Do we need "it all"?
Maybe I am being overly picky, but I think that 'we need it all' is one of the Jensen's messages that need to be discussed.
Are there some things that we don't need? Are some specific actions counterproductive? (Organizing an Earth Day event sponsored by Toyota is something that I would say we don't need.)
Jensen is very clear that he thinks some actions are useless and/or counterproductive. So 'we need it all' is not really about abandoning strategy and analysis of what works and what does not.
We don't need it all, we need to be strategic even as we experiment, make mistakes, and build alliances with people who have different ideas about what works and what does not.
Corporate earth day bullshit
No argument there! Ha!
Yeah, guess I assumed we were only talking about genuine grassroots actions by real people.
It never occurred to me to consider corporate greenwashing fundraiser type bullshit.
That stuff might as well be happening on another planet anyway ...
However, I do see good work being done by a small chunk of the reformist crowd who are sincere, so I'm not trying to make it black and white.
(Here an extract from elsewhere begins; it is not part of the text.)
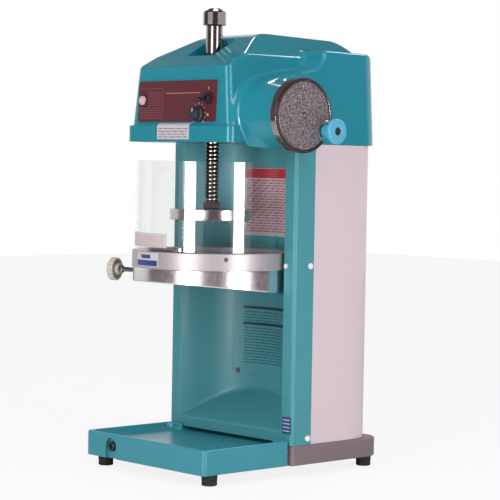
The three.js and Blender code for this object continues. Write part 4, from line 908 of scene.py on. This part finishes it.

But what Toyota does to avoid paying taxes and look "green" is pretty far from my mind.
Technology Evil?
I think it's important to discuss this work as it has gripped an active part of an anti-capitalist community. While I'm not a primivist and disagree with a LOT of Jensen's analysis, he certainly has some insightful commentary.
I think it is unfortunate however, that rather than becoming an engineer or a scientist and finding ways to make a reasonable standard of living that isn't environmentally harmful possible, that the deep ecology movement has inspired a segment of communities to basically accelerate or wait for the impending "crash" (whatever that looks like).
I want a fridge, a stove, and a warm house to live in that isn't harmful. And I think it's possible if we spend more time learning about science and engineering.
I find it unfortunate that a lot of people just spit Jensen's ideas about civilization not being sustainable without having thought through how it could be made sustainable.